═════ Input records ═════
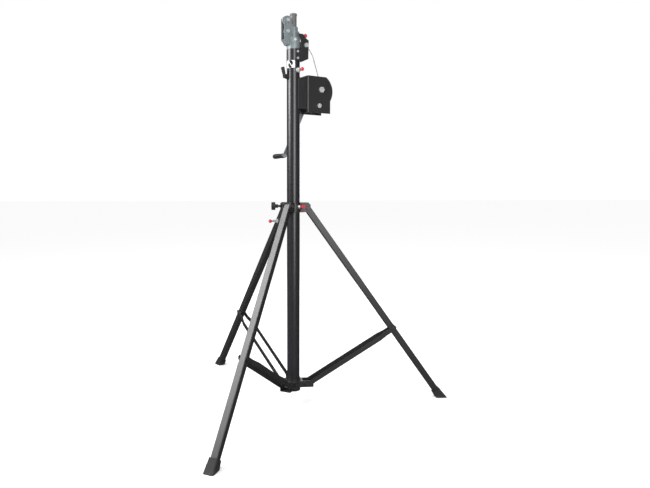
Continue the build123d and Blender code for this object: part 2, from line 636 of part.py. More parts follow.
═════
═════ Input records ═════
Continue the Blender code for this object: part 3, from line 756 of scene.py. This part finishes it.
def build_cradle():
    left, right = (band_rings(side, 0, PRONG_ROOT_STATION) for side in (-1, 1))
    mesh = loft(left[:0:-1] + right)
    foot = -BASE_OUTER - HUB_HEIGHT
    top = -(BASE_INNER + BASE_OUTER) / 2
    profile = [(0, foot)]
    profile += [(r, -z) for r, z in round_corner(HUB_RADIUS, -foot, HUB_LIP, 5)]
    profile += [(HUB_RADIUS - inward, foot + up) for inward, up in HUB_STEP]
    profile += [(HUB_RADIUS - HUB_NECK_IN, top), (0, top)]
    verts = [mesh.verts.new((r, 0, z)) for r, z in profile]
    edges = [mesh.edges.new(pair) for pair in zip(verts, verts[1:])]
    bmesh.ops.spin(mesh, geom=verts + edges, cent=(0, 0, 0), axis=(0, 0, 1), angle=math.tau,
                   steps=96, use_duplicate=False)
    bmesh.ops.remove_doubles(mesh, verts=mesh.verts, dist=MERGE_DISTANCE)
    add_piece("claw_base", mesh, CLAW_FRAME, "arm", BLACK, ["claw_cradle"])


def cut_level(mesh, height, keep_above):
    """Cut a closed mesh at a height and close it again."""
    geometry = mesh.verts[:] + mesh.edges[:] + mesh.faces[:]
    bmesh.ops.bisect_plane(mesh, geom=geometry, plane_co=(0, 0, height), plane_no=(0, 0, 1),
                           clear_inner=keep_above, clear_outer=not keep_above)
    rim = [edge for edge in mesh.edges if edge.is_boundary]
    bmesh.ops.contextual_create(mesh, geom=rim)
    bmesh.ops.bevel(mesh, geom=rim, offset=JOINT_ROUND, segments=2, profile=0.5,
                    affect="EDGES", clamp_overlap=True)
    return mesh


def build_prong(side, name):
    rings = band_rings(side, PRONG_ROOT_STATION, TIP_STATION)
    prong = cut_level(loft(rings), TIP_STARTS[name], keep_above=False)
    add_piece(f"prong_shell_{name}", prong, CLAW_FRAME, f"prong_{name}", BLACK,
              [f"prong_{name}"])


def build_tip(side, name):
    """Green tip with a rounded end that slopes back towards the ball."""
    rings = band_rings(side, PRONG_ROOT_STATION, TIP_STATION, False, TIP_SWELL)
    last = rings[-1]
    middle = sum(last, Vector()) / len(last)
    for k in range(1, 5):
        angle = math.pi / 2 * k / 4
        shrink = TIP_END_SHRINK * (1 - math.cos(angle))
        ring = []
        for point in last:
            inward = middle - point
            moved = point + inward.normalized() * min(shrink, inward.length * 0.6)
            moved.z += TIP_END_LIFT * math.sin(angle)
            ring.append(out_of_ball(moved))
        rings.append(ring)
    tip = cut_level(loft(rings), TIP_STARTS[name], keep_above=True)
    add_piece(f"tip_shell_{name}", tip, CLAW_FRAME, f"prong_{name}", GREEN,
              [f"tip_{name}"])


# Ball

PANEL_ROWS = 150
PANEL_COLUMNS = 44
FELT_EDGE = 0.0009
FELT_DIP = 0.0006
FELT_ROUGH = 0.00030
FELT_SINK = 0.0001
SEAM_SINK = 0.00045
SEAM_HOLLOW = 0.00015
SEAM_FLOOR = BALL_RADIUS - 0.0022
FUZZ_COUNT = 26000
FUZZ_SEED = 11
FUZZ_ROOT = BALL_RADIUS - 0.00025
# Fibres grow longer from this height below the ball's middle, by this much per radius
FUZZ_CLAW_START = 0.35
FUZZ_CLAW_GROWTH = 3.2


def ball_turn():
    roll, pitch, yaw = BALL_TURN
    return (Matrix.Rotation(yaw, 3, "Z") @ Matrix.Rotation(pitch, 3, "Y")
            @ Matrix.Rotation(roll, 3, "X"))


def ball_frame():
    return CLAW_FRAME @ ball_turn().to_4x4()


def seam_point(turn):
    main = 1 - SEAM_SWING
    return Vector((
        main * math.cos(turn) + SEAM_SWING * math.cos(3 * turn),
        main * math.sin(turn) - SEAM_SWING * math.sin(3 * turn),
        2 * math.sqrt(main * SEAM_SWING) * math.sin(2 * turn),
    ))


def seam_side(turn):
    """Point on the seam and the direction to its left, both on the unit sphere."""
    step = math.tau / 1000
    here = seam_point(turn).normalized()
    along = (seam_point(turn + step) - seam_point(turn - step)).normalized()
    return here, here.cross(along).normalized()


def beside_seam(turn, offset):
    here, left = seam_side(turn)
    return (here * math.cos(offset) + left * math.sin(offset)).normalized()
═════
**Task requirements:** Identify the lines of the data that contain the word "Blender". Copy each of them.

**Written response:**
Continue the build123d and Blender code for this object: part 2, from line 636 of part.py. More parts follow.
Continue the Blender code for this object: part 3, from line 756 of scene.py. This part finishes it.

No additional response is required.